__Recorded data__:
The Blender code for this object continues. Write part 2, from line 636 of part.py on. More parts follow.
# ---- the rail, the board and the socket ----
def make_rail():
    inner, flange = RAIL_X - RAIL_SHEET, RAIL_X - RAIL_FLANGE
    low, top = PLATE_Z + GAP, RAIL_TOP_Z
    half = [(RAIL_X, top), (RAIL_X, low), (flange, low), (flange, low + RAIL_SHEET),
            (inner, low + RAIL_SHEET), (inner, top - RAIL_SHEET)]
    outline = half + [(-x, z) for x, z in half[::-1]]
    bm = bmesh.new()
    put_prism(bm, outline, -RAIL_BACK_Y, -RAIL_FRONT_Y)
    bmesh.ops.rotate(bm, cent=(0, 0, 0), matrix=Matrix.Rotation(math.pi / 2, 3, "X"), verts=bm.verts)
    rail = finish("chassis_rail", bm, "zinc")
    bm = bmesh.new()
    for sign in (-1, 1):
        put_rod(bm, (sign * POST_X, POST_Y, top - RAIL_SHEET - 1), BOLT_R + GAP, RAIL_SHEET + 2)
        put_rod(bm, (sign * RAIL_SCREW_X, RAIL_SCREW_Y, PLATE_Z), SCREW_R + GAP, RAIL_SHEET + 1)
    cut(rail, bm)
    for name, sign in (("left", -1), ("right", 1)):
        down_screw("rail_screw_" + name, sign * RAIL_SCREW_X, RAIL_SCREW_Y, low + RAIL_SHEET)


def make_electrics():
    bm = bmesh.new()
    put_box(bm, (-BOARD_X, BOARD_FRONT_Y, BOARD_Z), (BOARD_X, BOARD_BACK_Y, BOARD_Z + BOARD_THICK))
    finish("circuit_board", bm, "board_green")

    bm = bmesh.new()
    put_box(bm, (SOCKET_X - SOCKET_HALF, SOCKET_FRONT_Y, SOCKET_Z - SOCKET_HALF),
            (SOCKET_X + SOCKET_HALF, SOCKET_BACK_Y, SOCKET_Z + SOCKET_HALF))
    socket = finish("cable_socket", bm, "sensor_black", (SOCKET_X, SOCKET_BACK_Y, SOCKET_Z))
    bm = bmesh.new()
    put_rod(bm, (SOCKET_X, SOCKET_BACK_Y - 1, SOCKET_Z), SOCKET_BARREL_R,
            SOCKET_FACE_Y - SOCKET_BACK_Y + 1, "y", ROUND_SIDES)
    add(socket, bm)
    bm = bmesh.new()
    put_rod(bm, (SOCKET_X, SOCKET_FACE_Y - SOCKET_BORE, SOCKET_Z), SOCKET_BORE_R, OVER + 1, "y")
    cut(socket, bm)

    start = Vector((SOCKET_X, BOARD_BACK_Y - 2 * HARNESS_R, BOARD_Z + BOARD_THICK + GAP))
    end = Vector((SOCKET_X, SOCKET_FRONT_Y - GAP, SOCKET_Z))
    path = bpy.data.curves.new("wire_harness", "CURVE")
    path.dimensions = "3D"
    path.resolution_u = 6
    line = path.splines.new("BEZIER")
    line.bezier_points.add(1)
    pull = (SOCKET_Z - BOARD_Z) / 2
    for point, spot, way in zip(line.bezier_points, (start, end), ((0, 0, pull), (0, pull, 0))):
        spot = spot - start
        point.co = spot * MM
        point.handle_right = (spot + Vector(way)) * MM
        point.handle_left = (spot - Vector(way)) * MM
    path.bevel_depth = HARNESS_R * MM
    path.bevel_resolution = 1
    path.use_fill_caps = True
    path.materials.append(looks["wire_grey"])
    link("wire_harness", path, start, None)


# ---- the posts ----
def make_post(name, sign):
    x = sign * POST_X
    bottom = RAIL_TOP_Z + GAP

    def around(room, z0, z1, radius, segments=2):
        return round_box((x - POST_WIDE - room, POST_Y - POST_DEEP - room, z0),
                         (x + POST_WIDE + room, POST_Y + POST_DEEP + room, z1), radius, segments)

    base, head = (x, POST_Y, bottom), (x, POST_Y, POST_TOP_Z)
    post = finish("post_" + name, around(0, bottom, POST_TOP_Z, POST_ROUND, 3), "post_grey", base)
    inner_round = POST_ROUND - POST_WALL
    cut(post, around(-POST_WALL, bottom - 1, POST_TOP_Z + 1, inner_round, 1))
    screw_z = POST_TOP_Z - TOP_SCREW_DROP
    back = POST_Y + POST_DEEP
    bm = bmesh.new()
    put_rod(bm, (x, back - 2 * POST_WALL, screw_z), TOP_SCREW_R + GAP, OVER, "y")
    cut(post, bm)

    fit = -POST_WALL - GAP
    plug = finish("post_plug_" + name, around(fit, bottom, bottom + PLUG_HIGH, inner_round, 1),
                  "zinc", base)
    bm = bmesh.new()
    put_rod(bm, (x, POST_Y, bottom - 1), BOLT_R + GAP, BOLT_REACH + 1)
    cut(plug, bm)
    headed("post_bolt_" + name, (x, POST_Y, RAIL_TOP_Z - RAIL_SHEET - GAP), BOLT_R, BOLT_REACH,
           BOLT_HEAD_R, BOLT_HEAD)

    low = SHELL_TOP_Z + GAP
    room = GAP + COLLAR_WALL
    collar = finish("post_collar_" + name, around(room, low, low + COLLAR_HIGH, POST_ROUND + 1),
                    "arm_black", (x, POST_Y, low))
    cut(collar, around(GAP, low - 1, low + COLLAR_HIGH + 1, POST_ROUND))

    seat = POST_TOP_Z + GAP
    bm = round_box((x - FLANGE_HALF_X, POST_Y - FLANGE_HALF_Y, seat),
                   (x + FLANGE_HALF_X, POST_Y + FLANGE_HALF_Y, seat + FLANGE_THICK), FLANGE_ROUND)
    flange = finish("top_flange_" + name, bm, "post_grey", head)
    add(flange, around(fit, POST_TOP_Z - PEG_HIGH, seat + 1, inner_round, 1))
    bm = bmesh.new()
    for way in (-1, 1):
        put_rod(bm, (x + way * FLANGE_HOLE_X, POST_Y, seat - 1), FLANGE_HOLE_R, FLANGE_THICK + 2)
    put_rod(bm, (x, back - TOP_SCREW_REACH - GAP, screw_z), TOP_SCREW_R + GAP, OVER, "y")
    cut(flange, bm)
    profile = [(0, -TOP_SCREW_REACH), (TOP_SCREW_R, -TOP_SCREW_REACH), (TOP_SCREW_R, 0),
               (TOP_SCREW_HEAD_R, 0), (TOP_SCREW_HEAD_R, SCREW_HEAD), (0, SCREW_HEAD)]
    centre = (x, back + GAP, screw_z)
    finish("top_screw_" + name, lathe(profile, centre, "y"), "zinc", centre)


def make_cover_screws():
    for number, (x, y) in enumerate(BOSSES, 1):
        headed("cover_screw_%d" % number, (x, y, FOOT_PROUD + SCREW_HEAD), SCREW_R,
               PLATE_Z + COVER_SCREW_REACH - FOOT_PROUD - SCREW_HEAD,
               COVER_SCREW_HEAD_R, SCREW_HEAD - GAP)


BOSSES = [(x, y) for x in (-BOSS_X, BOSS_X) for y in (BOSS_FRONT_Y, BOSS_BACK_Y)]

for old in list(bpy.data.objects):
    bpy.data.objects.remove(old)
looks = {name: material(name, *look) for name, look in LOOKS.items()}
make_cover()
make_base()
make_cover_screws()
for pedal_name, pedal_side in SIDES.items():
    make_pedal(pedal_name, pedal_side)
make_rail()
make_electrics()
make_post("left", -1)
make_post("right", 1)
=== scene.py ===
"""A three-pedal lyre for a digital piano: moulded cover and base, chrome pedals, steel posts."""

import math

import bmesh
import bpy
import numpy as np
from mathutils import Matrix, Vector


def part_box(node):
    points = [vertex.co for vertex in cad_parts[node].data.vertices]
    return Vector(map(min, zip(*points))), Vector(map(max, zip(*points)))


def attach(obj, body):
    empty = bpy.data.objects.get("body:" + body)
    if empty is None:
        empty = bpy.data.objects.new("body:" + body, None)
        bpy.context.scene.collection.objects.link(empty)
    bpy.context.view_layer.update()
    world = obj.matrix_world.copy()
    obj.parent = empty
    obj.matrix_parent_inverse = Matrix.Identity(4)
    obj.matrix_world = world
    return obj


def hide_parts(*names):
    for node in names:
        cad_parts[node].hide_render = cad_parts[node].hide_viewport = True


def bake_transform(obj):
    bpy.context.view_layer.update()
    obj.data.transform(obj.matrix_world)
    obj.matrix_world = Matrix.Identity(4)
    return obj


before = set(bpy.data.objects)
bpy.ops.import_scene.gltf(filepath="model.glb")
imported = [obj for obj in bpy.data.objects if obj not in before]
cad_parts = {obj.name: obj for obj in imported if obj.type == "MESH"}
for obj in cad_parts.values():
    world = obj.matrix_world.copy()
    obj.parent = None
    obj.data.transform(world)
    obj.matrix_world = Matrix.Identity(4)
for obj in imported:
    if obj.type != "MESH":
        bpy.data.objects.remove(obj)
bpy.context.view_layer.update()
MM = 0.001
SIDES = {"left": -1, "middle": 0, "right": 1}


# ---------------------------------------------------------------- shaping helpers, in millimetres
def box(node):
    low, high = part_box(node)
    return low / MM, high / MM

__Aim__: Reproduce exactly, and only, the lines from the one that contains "cut(flange, bm)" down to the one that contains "cad_parts[node].hide_render = cad_parts[node].hide_viewport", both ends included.

__Answer to this task__:
    cut(flange, bm)
    profile = [(0, -TOP_SCREW_REACH), (TOP_SCREW_R, -TOP_SCREW_REACH), (TOP_SCREW_R, 0),
               (TOP_SCREW_HEAD_R, 0), (TOP_SCREW_HEAD_R, SCREW_HEAD), (0, SCREW_HEAD)]
    centre = (x, back + GAP, screw_z)
    finish("top_screw_" + name, lathe(profile, centre, "y"), "zinc", centre)


def make_cover_screws():
    for number, (x, y) in enumerate(BOSSES, 1):
        headed("cover_screw_%d" % number, (x, y, FOOT_PROUD + SCREW_HEAD), SCREW_R,
               PLATE_Z + COVER_SCREW_REACH - FOOT_PROUD - SCREW_HEAD,
               COVER_SCREW_HEAD_R, SCREW_HEAD - GAP)


BOSSES = [(x, y) for x in (-BOSS_X, BOSS_X) for y in (BOSS_FRONT_Y, BOSS_BACK_Y)]

for old in list(bpy.data.objects):
    bpy.data.objects.remove(old)
looks = {name: material(name, *look) for name, look in LOOKS.items()}
make_cover()
make_base()
make_cover_screws()
for pedal_name, pedal_side in SIDES.items():
    make_pedal(pedal_name, pedal_side)
make_rail()
make_electrics()
make_post("left", -1)
make_post("right", 1)
=== scene.py ===
"""A three-pedal lyre for a digital piano: moulded cover and base, chrome pedals, steel posts."""

import math

import bmesh
import bpy
import numpy as np
from mathutils import Matrix, Vector


def part_box(node):
    points = [vertex.co for vertex in cad_parts[node].data.vertices]
    return Vector(map(min, zip(*points))), Vector(map(max, zip(*points)))


def attach(obj, body):
    empty = bpy.data.objects.get("body:" + body)
    if empty is None:
        empty = bpy.data.objects.new("body:" + body, None)
        bpy.context.scene.collection.objects.link(empty)
    bpy.context.view_layer.update()
    world = obj.matrix_world.copy()
    obj.parent = empty
    obj.matrix_parent_inverse = Matrix.Identity(4)
    obj.matrix_world = world
    return obj


def hide_parts(*names):
    for node in names:
        cad_parts[node].hide_render = cad_parts[node].hide_viewport = True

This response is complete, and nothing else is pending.